**What you need to do:** Repeat the whole listing exactly as written.
————
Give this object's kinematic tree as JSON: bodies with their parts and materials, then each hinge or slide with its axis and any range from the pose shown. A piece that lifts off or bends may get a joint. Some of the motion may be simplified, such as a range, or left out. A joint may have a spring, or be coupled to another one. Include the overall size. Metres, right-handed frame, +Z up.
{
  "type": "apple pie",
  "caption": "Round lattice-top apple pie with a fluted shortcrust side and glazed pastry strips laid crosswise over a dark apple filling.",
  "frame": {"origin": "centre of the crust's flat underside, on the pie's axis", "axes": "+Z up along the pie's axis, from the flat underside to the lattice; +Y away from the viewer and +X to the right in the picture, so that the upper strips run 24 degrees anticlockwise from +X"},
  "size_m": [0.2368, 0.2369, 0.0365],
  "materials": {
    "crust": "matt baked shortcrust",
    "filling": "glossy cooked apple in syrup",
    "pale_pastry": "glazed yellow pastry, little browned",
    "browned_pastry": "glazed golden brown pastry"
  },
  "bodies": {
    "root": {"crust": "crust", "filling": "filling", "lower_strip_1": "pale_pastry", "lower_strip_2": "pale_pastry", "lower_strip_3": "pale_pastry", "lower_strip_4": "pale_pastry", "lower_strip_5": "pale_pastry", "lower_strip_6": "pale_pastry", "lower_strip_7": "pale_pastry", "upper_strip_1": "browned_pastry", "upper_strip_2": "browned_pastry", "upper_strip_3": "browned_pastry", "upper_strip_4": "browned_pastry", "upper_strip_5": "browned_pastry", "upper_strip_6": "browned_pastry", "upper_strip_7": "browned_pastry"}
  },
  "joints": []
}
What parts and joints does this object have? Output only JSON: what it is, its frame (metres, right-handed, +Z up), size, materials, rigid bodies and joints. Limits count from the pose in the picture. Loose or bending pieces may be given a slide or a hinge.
————
**Complete response:**
Give this object's kinematic tree as JSON: bodies with their parts and materials, then each hinge or slide with its axis and any range from the pose shown. A piece that lifts off or bends may get a joint. Some of the motion may be simplified, such as a range, or left out. A joint may have a spring, or be coupled to another one. Include the overall size. Metres, right-handed frame, +Z up.
{
  "type": "apple pie",
  "caption": "Round lattice-top apple pie with a fluted shortcrust side and glazed pastry strips laid crosswise over a dark apple filling.",
  "frame": {"origin": "centre of the crust's flat underside, on the pie's axis", "axes": "+Z up along the pie's axis, from the flat underside to the lattice; +Y away from the viewer and +X to the right in the picture, so that the upper strips run 24 degrees anticlockwise from +X"},
  "size_m": [0.2368, 0.2369, 0.0365],
  "materials": {
    "crust": "matt baked shortcrust",
    "filling": "glossy cooked apple in syrup",
    "pale_pastry": "glazed yellow pastry, little browned",
    "browned_pastry": "glazed golden brown pastry"
  },
  "bodies": {
    "root": {"crust": "crust", "filling": "filling", "lower_strip_1": "pale_pastry", "lower_strip_2": "pale_pastry", "lower_strip_3": "pale_pastry", "lower_strip_4": "pale_pastry", "lower_strip_5": "pale_pastry", "lower_strip_6": "pale_pastry", "lower_strip_7": "pale_pastry", "upper_strip_1": "browned_pastry", "upper_strip_2": "browned_pastry", "upper_strip_3": "browned_pastry", "upper_strip_4": "browned_pastry", "upper_strip_5": "browned_pastry", "upper_strip_6": "browned_pastry", "upper_strip_7": "browned_pastry"}
  },
  "joints": []
}
What parts and joints does this object have? Output only JSON: what it is, its frame (metres, right-handed, +Z up), size, materials, rigid bodies and joints. Limits count from the pose in the picture. Loose or bending pieces may be given a slide or a hinge.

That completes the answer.